At least two million Syrians are now refugees in neighboring countries. And that's just the registered number. In reality, aide groups say it's much, much higher. Host countries simply cannot adequately handle the influx. And even organizations like UNHCR say they have less than 50 percent of the funds required to meet basic refugee needs.
The global community has failed to unite and end the war in Syria, but there's no justification to failing to provide funding for refugees or for protecting the most vulnerable among them.
Arwa Damon, CNN, Beirut.
TAPPER: A sobering report from Arwa Damon.

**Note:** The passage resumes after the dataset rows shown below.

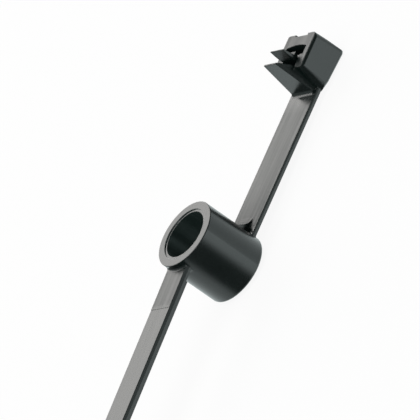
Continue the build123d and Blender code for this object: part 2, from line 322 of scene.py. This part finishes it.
def soft_step(tree, value, low, high, place):
    step = node(tree, "ShaderNodeMapRange", place)
    step.interpolation_type = "SMOOTHSTEP"
    step.inputs["From Min"].default_value = low
    step.inputs["From Max"].default_value = high
    tree.links.new(value, step.inputs["Value"])
    return step.outputs["Result"]


def maths(tree, operation, first, second, place):
    made = node(tree, "ShaderNodeMath", place)
    made.operation = operation
    for socket, value in zip(made.inputs, (first, second)):
        if isinstance(value, float):
            socket.default_value = value
        else:
            tree.links.new(value, socket)
    return made.outputs["Value"]


def card(tree, ray, azimuth, elevation, inner, outer, place):
    """A round soft patch of the surroundings: 1 inside the inner angle, 0 beyond the outer one."""
    dot = node(tree, "ShaderNodeVectorMath", place, operation="DOT_PRODUCT")
    dot.inputs[1].default_value = direction(azimuth, elevation)
    tree.links.new(ray, dot.inputs[0])
    low, high = math.cos(math.radians(outer)), math.cos(math.radians(inner))
    return soft_step(tree, dot.outputs["Value"], low, high, (place[0] + 200, place[1]))


def make_world():
    world = bpy.data.worlds.new("studio")
    bpy.context.scene.world = world
    world.use_nodes = True
    tree = world.node_tree
    tree.nodes.clear()
    out = node(tree, "ShaderNodeOutputWorld", (500, 0))
    background = node(tree, "ShaderNodeBackground", (0, 0))
    place = node(tree, "ShaderNodeTexCoord", (-1600, 0))
    ray = place.outputs["Generated"]
    split = node(tree, "ShaderNodeSeparateXYZ", (-1400, 300))
    tree.links.new(ray, split.inputs["Vector"])
    below = soft_step(tree, split.outputs["Z"], -BELOW_START, -BELOW_FULL, (-1200, 300))
    total = maths(tree, "MULTIPLY", below, BELOW_LEVEL, (-1000, 300))
    y = 0
    for azimuth, elevation, inner, outer, share in DARK_CARDS:
        patch = card(tree, ray, azimuth, elevation, inner, outer, (-1400, y))
        keep = maths(tree, "MULTIPLY_ADD", patch, -share, (-900, y))
        keep.node.inputs[2].default_value = 1.0
        total = maths(tree, "MULTIPLY", total, keep, (-700, y))
        y -= 200
    for azimuth, elevation, inner, outer, level in BRIGHT_CARDS:
        patch = card(tree, ray, azimuth, elevation, inner, outer, (-1400, y))
        extra = maths(tree, "MULTIPLY", patch, level, (-900, y))
        total = maths(tree, "ADD", total, extra, (-700, y))
        y -= 200
    total = maths(tree, "ADD", total, WORLD_LEVEL, (-300, 0))
    background.inputs["Color"].default_value = WORLD_TINT
    tree.links.new(total, background.inputs["Strength"])

    # The camera itself sees plain white past the floor
    white = node(tree, "ShaderNodeBackground", (0, -200))
    white.inputs["Color"].default_value = (1.0, 1.0, 1.0, 1.0)
    path = node(tree, "ShaderNodeLightPath", (0, 300))
    mix = node(tree, "ShaderNodeMixShader", (300, 0))
    tree.links.new(path.outputs["Is Camera Ray"], mix.inputs["Fac"])
    tree.links.new(background.outputs["Background"], mix.inputs[1])
    tree.links.new(white.outputs["Background"], mix.inputs[2])
    tree.links.new(mix.outputs["Shader"], out.inputs["Surface"])


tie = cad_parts["cable_tie"]
nylon = nylon_material()
for slot in tie.material_slots:
    slot.material = nylon

target = make_camera()
back = camera_back()
mirrored = Vector((-back.x, -back.y, back.z))
above = direction(FILL_AZIMUTH, FILL_ELEVATION)
area_light("back softbox", target, mirrored, PANEL_DISTANCE, PANEL_SIZE, PANEL_POWER, PANEL_COLOUR)
area_light("top fill", target, above, FILL_DISTANCE, FILL_SIZE, FILL_POWER, FILL_COLOUR)
make_world()
make_floor(cad_low.z)

scene = bpy.context.scene
scene.view_settings.view_transform = "Standard"
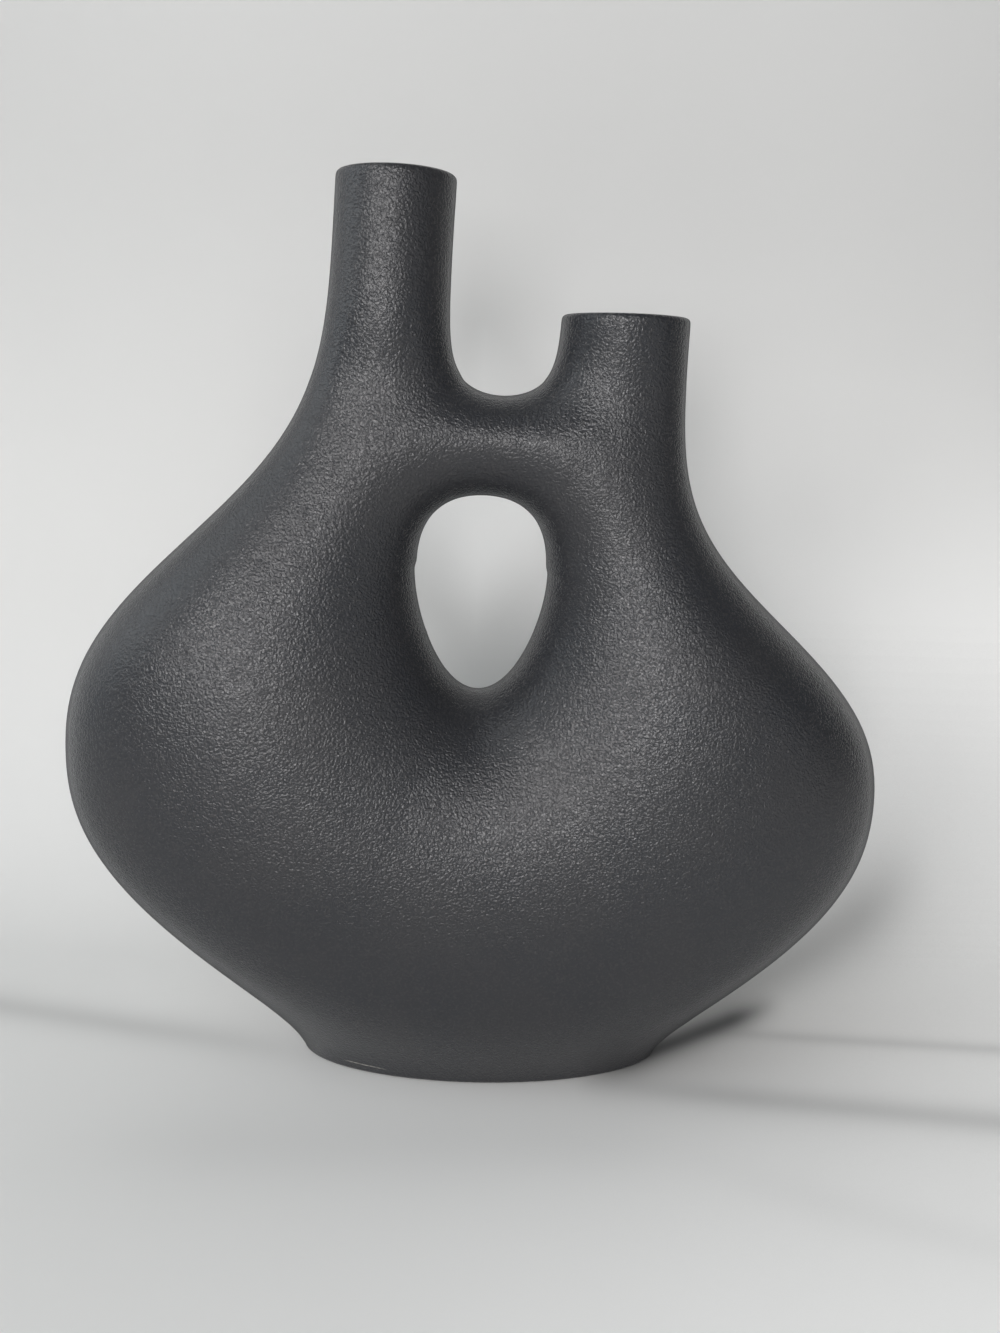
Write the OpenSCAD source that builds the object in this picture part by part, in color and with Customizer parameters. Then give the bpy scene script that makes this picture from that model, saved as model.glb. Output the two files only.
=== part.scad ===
// Twin-necked ceramic vase: one hollow cast shell with an egg-shaped opening through its body.
// Up is +Z, the front is -Y and the foot stands on z = 0. All sizes are in millimetres.

/* [Necks] */
// Height of the tall left neck's mouth above the floor
tall_h = 298; // [285:1:320]
// Height of the short right neck's mouth above the floor
short_h = 260; // [254:1:275]
// Outer diameter of the tall neck
tall_d = 36.5; // [34:0.5:44]
// Outer diameter of the short neck
short_d = 40; // [36:0.5:46]
// How far the tall neck's mouth leans towards the short neck
tall_lean = 1.75; // [0:0.25:5]
// Width of the space between the two necks
gap_w = 35; // [28:0.5:40]
// Sideways place of the middle of that space
gap_x = 4.5; // [0:0.5:10]
// Height of the bottom of that space
gap_h = 235; // [230:0.5:240]
// Height over which that space opens to its full width
gap_fade = 6.5; // [5:0.5:10]

/* [Body] */
// Width of the body, from the left belly to the right one
body_w = 278; // [264:1:292]
// Height at which the left side is widest
belly_left_z = 108; // [100:1:118]
// Rise over which the left shoulder draws in towards the tall neck
shoulder_left = 92; // [84:0.5:95]
// Height at which the right side is widest
belly_right_z = 98; // [88:1:106]
// Rise over which the right shoulder draws in towards the short neck
shoulder_right = 75.5; // [70:0.5:82]
// Depth of the body from front to back, at its deepest
belly_d = 84; // [76:0.5:96]
// Height at which the body is deepest
belly_d_z = 88; // [80:1:105]
// Rise over which the body's fullness dies away towards the necks
shoulder_d = 100; // [90:1:110]

/* [Foot] */
// Reach of the foot to the left of the middle
foot_left = 60.5; // [54:0.5:68]
// Reach of the foot to the right of the middle
foot_right = 70; // [60:0.5:74]
// Depth of the foot from front to back
foot_d = 47; // [42:0.5:56]
// Radius of the rounded edge under the foot
foot_r = 2; // [1:0.25:3]

/* [Opening through the body] */
// Sideways place of the opening's middle line
hole_x = -0.5; // [-5:0.5:5]
// Height at which the opening is widest
hole_z = 180; // [175:0.5:185]
// Width of the opening
hole_w = 42.5; // [36:0.5:48]
// Height of the opening above its widest level
hole_up = 23.5; // [19:0.5:25]
// Height of the opening below its widest level
hole_down = 42; // [34:0.5:48]

/* [Shell] */
// Thickness of the cast wall
wall = 5; // [4:0.25:6]
// Thickness of the floor above the foot
floor_t = 6; // [4.5:0.25:9]
// Radius of the rounded edges of the two mouths
lip_r = 1.5; // [1:0.25:2]

/* [Parts] */
// Part to draw

/* [Hidden] */
glaze = [0.21, 0.22, 0.23];
// How hollow the flanks are above the foot on the left, right, front and back
flank_left_pow = 1.55;
flank_right_pow = 1.45;
flank_front_pow = 1.5;
// How suddenly the shoulders draw in
shoulder_pow = 2.8;
// Roundness of the opening's upper and lower half, where 2 is an ellipse
hole_up_pow = 2.4;
hole_down_pow = 1.7;
// Share of the opening's width over which its lower tip is rounded off
hole_tip = 0.2;
// Growth over which the opening's outline turns into a plain oval
hole_round_off = 12;
// How strongly the opening hollows the body around it, where 1 is as strongly as a side does
hole_pull = 1.25;
// Height over which a neck stops feeling the far side, and the foot starts to feel the opening
free_h = 25;
foot_free_h = 70;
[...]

Senator Bob Menendez, the head of the Senate Foreign Relations Committee, joins us next to talk about his support for strikes in Syria.
TAPPER: Welcome back to CNN.
The first public hearing on the possible use of force in Syria starts on Capitol Hill in roughly an hour. Secretary of State John Kerry, Defense Secretary Chuck Hagel and the Chairman of the Joint Chiefs of Staff General Martin Dempsey will face the Senate Foreign Relations Committee. Our Dana Bash is on Capitol Hill.

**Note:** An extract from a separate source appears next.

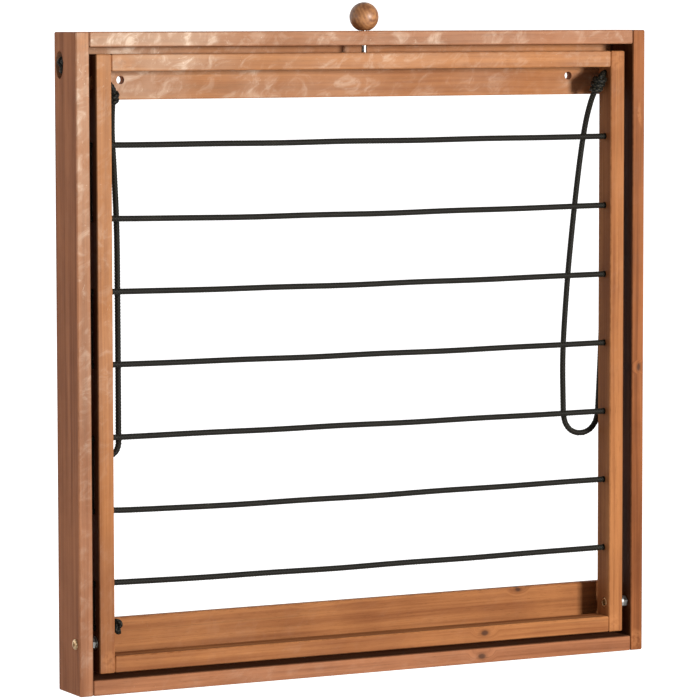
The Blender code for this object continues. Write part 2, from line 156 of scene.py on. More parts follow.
def blend_colour(material, share, under, over):
    made = material.node_tree.nodes.new("ShaderNodeMix")
    made.data_type = "RGBA"
    plug(material, made.inputs[0], share)
    plug(material, made.inputs[6], under)
    plug(material, made.inputs[7], over)
    return Value(material, made.outputs[2])


def new_finish(name):
    material = bpy.data.materials.new(name)
    material.use_nodes = True
    return material, material.node_tree.nodes["Principled BSDF"].inputs


def screen_colour(red, green, blue):
    """A screen colour, 0 to 255, as the linear colour that shaders use."""
    return tuple(((part / 255 + 0.055) / 1.055) ** 2.4 if part > 10 else part / 3295
                 for part in (red, green, blue))


def object_place(material):
    return node(material, "ShaderNodeTexCoord", output=3)


def noise(material, at, scale, detail=3.0, roughness=0.55, distortion=0.0):
    return node(material, "ShaderNodeTexNoise",
                {"Vector": at, "Scale": scale, "Detail": detail, "Roughness": roughness,
                 "Distortion": distortion})


def stretched(material, at, turn, offset, scale):
    """Object space turned so that X runs along a bar, moved, and then scaled on each axis."""
    turned = node(material, "ShaderNodeMapping", {"Vector": at, "Rotation": turn, "Location": offset})
    return node(material, "ShaderNodeMapping", {"Vector": turned, "Scale": scale})


# The stays: a slack rope on each side, from its knot in the side board, down behind the rack and up
# to a knot at the stile's top. Each is two halves that meet at the bottom of the loop, because the
# rope's two ends ride on different frames.
CORD = 0.0055
STAY_ROUTES = {
    "right": {
        "wall_leg": [(0.2912, 0.0345, 0.0305), (0.2882, 0.0345, 0.0305), (0.2824, 0.0344, 0.0356),
                     (0.2796, 0.0342, 0.0470), (0.2790, 0.0340, 0.0900), (0.2786, 0.0336, 0.1700),
                     (0.2774, 0.0334, 0.2500), (0.2750, 0.0334, 0.3200), (0.2722, 0.0336, 0.3799)],
        "wall_tip": [(0.2722, 0.0336, 0.3799), (0.2698, 0.0338, 0.3894), (0.2635, 0.0340, 0.3969),
                     (0.2555, 0.0340, 0.3999), (0.2525, 0.0340, 0.3999)],
        "rack_tip": [(0.2525, 0.0340, 0.3999), (0.2495, 0.0340, 0.3999), (0.2415, 0.0340, 0.3969),
                     (0.2352, 0.0340, 0.3894), (0.2328, 0.0340, 0.3799)],
        "rack_leg": [(0.2328, 0.0340, 0.3799), (0.2322, 0.0340, 0.3200), (0.2368, 0.0340, 0.2500),
                     (0.2436, 0.0340, 0.1850), (0.2500, 0.0328, 0.1300), (0.2538, 0.0285, 0.0930),
                     (0.2556, 0.0210, 0.0705), (0.2570, 0.0150, 0.0590)],
    },
    "left": {
        "wall_leg": [(0.2912, 0.0345, 0.0305), (0.2884, 0.0345, 0.0305), (0.2832, 0.0344, 0.0352),
                     (0.2808, 0.0342, 0.0470), (0.2813, 0.0344, 0.0900), (0.2826, 0.0349, 0.1700),
                     (0.2839, 0.0354, 0.2500), (0.2851, 0.0358, 0.3240), (0.2862, 0.0362, 0.3862)],
        "wall_tip": [(0.2862, 0.0362, 0.3862), (0.2840, 0.0362, 0.3924), (0.2783, 0.0362, 0.3968),
                     (0.2716, 0.0362, 0.3987), (0.2675, 0.0362, 0.3987)],
        "rack_tip": [(0.2675, 0.0362, 0.3987), (0.2634, 0.0362, 0.3987), (0.2567, 0.0362, 0.3968),
                     (0.2510, 0.0362, 0.3924), (0.2488, 0.0362, 0.3862)],
        "rack_leg": [(0.2488, 0.0362, 0.3862), (0.2490, 0.0356, 0.3240), (0.2494, 0.0350, 0.2500),
                     (0.2502, 0.0342, 0.1850), (0.2534, 0.0320, 0.1300), (0.2572, 0.0275, 0.0980),
                     (0.2598, 0.0215, 0.0775), (0.2610, 0.0175, 0.0670)],
    },
}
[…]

Dana, you're there with Senator Bob Menendez, the chairman of the Senate Foreign Relations Committee. Does he share President Obama's optimism that ultimately this authorization will pass?

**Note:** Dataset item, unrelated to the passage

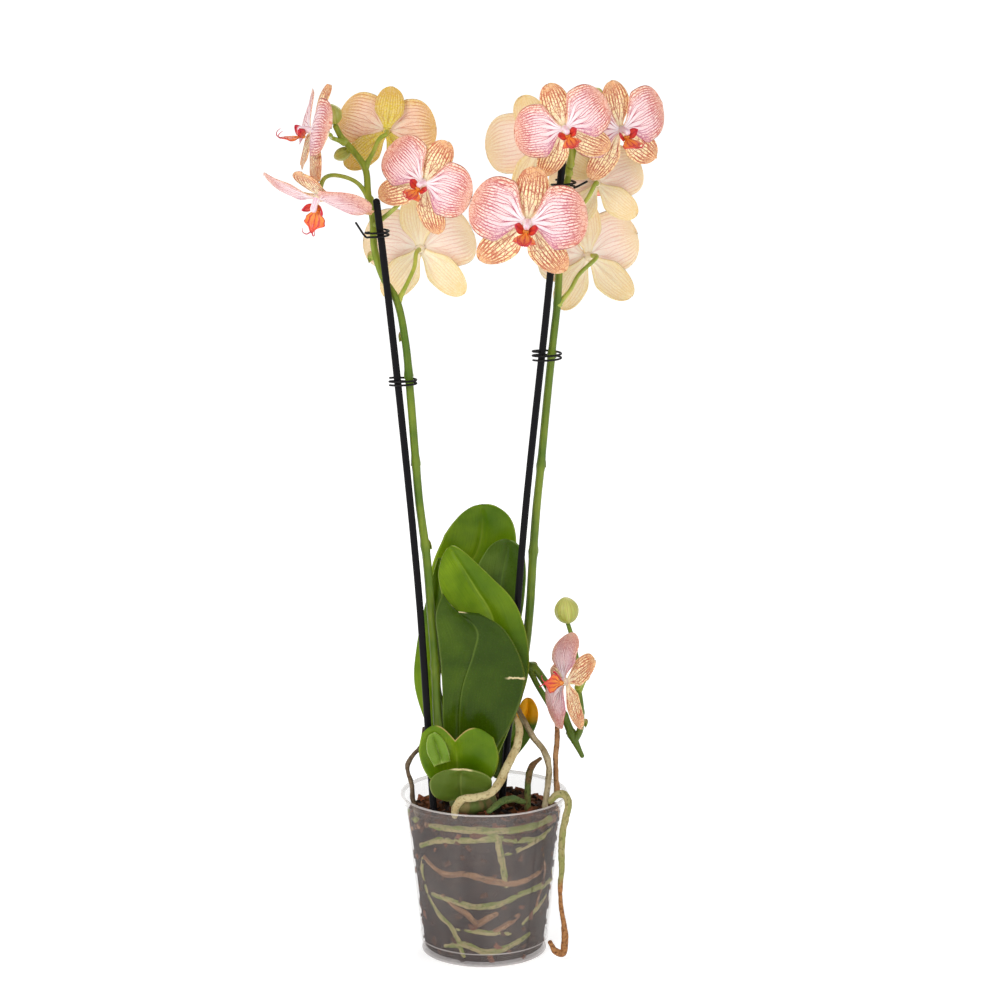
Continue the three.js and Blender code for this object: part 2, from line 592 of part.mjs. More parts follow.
// roots pressed against the inside of the wall: angle in degrees (0 = +X), height
const WALL_ROOTS = {
  root_wall_high: {
    path: [[-150, 84], [-130, 92], [-110, 95], [-85, 97], [-60, 94], [-35, 92]],
    radius: 3.0, colour: 'rootOlive' },
  root_wall_amber: {
    path: [[-146, 76], [-125, 68], [-105, 70], [-85, 66], [-62, 62], [-36, 66]],
    radius: 3.2, colour: 'rootBrown' },
  root_wall_low: {
    path: [[-140, 50], [-120, 48.5], [-98, 45.5], [-78, 47], [-58, 52.5], [-34, 55]],
    radius: 2.8, colour: 'rootOlive' },
  root_wall_foot: {
    path: [[-130, 12], [-108, 16], [-88, 11], [-66, 14], [-44, 20]],
    radius: 3.0, colour: 'rootOlive' },
};
const ROOT_TO_WALL = 0.4;      // clearance between such a root and the wall

function wallRoot(shape, grow = 0) {
  const { path, radius } = shape;
  const fine = path.slice(1).flatMap(([a, z], k) => {
    const [a0, z0] = path[k];
    return [path[k], [(a0 + a) / 2, (z0 + z) / 2]];
  });
  fine.push(path[path.length - 1]);
  const route = fine.map(([degrees, z]) => {
    const a = (degrees * Math.PI) / 180;
    const r = innerRadius(z) - radius - ROOT_TO_WALL;
    return V(r * Math.cos(a), r * Math.sin(a), z);
  });
  return bar(route, [radius * 0.8, radius, radius, radius * 0.85], 6, 12, grow);
}

// one bar for a free root, grown outwards when it is used to cut a channel
function freeRoot(shape, grow = 0) {
  const steps = Math.round(shape.path.length * 1.6);
  return bar(points(shape.path), shape.radii, 6, steps, grow);
}

for (const [name, shape] of Object.entries(ROOTS)) {
  add(name, freeRoot(shape), COLOUR[shape.colour], { roughness: 0.8 });
}
for (const [name, shape] of Object.entries(WALL_ROOTS)) {
  add(name, wallRoot(shape), COLOUR[shape.colour], { roughness: 0.8 });
}

// ---------------------------------------------------------------- crown and bark
const CROWN = { at: [-8, -10, 112], size: [17, 20, 9.5] };
add('crown', ball(V(...CROWN.at), CROWN.size, V(0, 0, 1), 2), COLOUR.crown, { roughness: 0.7 });

function barkHeight(x, y) {
  const r = Math.hypot(x, y) / SHOULDER_RADIUS;
  const chips = Math.sin(x * 0.31 + y * 0.17) + Math.sin(y * 0.37 - x * 0.13) + Math.sin(x * 0.9);
  return BARK_TOP + BARK_DOME * (1 - r * r) + chips * 0.9;
}

function barkMix() {
  const vertices = [];
  const t = [];
  const around = 26;
  const rings = [0.4, 0.75, 1];
  const foot = FLOOR_THICKNESS + GAP;
  const inset = 0.9;
  vertices.push(V(0, 0, barkHeight(0, 0)));
  rings.forEach((k) => {
    for (let j = 0; j < around; j++) {
      const a = (j / around) * Math.PI * 2;
      const r = k * (innerRadius(BARK_TOP) - inset);
      const x = r * Math.cos(a);
      const y = r * Math.sin(a);
      vertices.push(V(x, y, k === 1 ? BARK_TOP : barkHeight(x, y)));
    }
  });
  for (const z of [55, foot]) {
    for (let j = 0; j < around; j++) {
      const a = (j / around) * Math.PI * 2;
      const r = innerRadius(z) - inset - 0.2 * Math.abs(Math.sin(j * 2.1 + z));
      vertices.push(V(r * Math.cos(a), r * Math.sin(a), z));
    }
  }
  vertices.push(V(0, 0, foot));
  const bands = rings.length + 2;
  for (let j = 0; j < around; j++) {
    const n = (j + 1) % around;
    t.push(0, 1 + j, 1 + n);
    for (let k = 0; k < bands - 1; k++) {
      const a = 1 + k * around;
      const b = a + around;
      t.push(a + j, b + j, b + n, a + j, b + n, a + n);
    }
    const last = 1 + (bands - 1) * around;
    t.push(vertices.length - 1, last + n, last + j);
  }
  const tools = [
    ball(V(...CROWN.at), CROWN.size.map((s) => s + GAP), V(0, 0, 1), 2),
  ];
  for (const path of Object.values(CANES)) tools.push(cane(path, GAP));
  for (const shape of Object.values(ROOTS)) tools.push(freeRoot(shape, GAP));
  for (const shape of Object.values(WALL_ROOTS)) tools.push(wallRoot(shape, GAP + 0.3));
  return cut(indexed(vertices, t), tools, 0.15);
}
add('bark_mix', barkMix(), COLOUR.bark, { roughness: 0.95 });

// ---------------------------------------------------------------- wire clips
// each clip is one wire wound round a stem and its cane
function clip(centre, halfX, halfY, turns, pitch, lead, first = -0.9) {
  const path = lead ? [V(centre[0] + lead[0], centre[1] + lead[1], centre[2] + lead[2])] : [];
  const steps = Math.round(turns * 10);
  for (let i = 0; i <= steps; i++) {
    const a = (i / 10) * Math.PI * 2 + Math.PI * first;
    const x = halfX * Math.cos(a);
    const y = halfY * Math.sin(a);
    path.push(V(centre[0] + x, centre[1] + y, centre[2] + (i / 10 - turns / 2) * pitch));
  }
  return bar(path, [WIRE_RADIUS, WIRE_RADIUS], 4, path.length - 1);
}
const CLIPS = {
  clip_left_high: [[-73, -9.5, 516], 8.0, 9.4, 1.6, 2.6, [-14, -8, 8]],
  clip_left_low: [[-55.7, -14, 414], 9.4, 6.0, 1.9, 2.4, null],
  clip_right_low: [[44, 3.2, 430], 10, 9.2, 2.1, 3.0, null],
  clip_right_high: [[55, 1, 549], 8.2, 9.8, 1.4, 3.2, [16, -4, 2], -0.1],
};
for (const [name, c] of Object.entries(CLIPS)) {
  add(name, clip(...c), COLOUR.wire, { roughness: 0.4 });
}

export default plant;
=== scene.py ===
# %% [markdown]
# A potted moth orchid: two tall flower spikes tied to black canes, a short side spike
# that hangs over the rim, eight leaves, aerial roots, and a clear pot full of bark and
# roots. The CAD frame already holds every size and place. This lesson repeats those
# lists and grows finer skins on them: veined petals, waxy leaves, corky roots.

import math

import bpy
import numpy as np
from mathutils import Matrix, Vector


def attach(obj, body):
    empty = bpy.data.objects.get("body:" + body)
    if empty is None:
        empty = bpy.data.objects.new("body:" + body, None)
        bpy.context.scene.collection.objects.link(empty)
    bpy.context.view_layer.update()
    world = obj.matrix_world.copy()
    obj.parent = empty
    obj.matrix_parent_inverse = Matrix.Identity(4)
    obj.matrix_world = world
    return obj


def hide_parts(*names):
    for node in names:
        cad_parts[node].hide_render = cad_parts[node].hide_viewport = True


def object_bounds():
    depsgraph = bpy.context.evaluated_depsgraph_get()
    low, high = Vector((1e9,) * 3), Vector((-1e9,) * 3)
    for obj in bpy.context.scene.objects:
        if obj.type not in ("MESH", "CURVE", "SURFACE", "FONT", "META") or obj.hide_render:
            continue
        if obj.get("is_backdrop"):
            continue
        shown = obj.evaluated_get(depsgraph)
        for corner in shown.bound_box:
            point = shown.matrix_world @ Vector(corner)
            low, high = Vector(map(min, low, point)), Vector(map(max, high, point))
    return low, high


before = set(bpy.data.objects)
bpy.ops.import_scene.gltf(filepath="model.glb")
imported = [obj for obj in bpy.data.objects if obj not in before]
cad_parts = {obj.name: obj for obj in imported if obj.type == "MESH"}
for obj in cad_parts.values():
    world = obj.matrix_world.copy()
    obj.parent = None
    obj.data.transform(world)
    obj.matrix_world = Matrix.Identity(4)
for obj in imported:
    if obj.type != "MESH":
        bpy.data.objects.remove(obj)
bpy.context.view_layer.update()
MM = 0.001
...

DANA BASH, CNN CHIEF CONGRESSIONAL CORRESPONDENT: Well, thanks, Jake, very much. And thank you, Senator, Mr. Chairman, for allowing us to come into your committee room an hour down until you start which is what is going to be a very incredibly important moment here.
Jake's first question is a very good one, which is, do you share the president's optimism? Now we're hearing from -- the optimism from the Senate majority leader that this can pass -- authorization can pass the Senate?
SEN. ROBERT MENENDEZ (D), NEW JERSEY: I believe so. And I believe today will be an important part of that. When we have the case made both on the intelligence that clearly shows that the Assad regime committed a heinous act in violation of international law by having chemical weapons attack innocent civilians, including the death of 400 children, and then when we hear the follow on response to what we do in a response to that attack and the consequences of inaction, I think that the Senate will be supportive of a resolution for limited use of force.
BASH: Now you just came this morning from a meeting with the president and a whole group of your colleagues, Democrats and Republicans. But afterwards, you had kind of a little side meeting with the president and your Republican counterpart, Bob Corker. Can you give us a little news about what you discussed with the president?
MENENDEZ: Yes. Well, I think the president wanted to get a sense of how we are looking to proceed. We wanted to get a conversation about the outlines of what the resolution would look like. And - but he said, this is a momentous occasion and I trust both of you working together in a bipartisan fashion to strike the right balance and help the country achieve its goals.
BASH: Now, you are working with the Senate majority leader and others -
BASH: To change the language of this authorization in order to make it more palatable so that people can actually.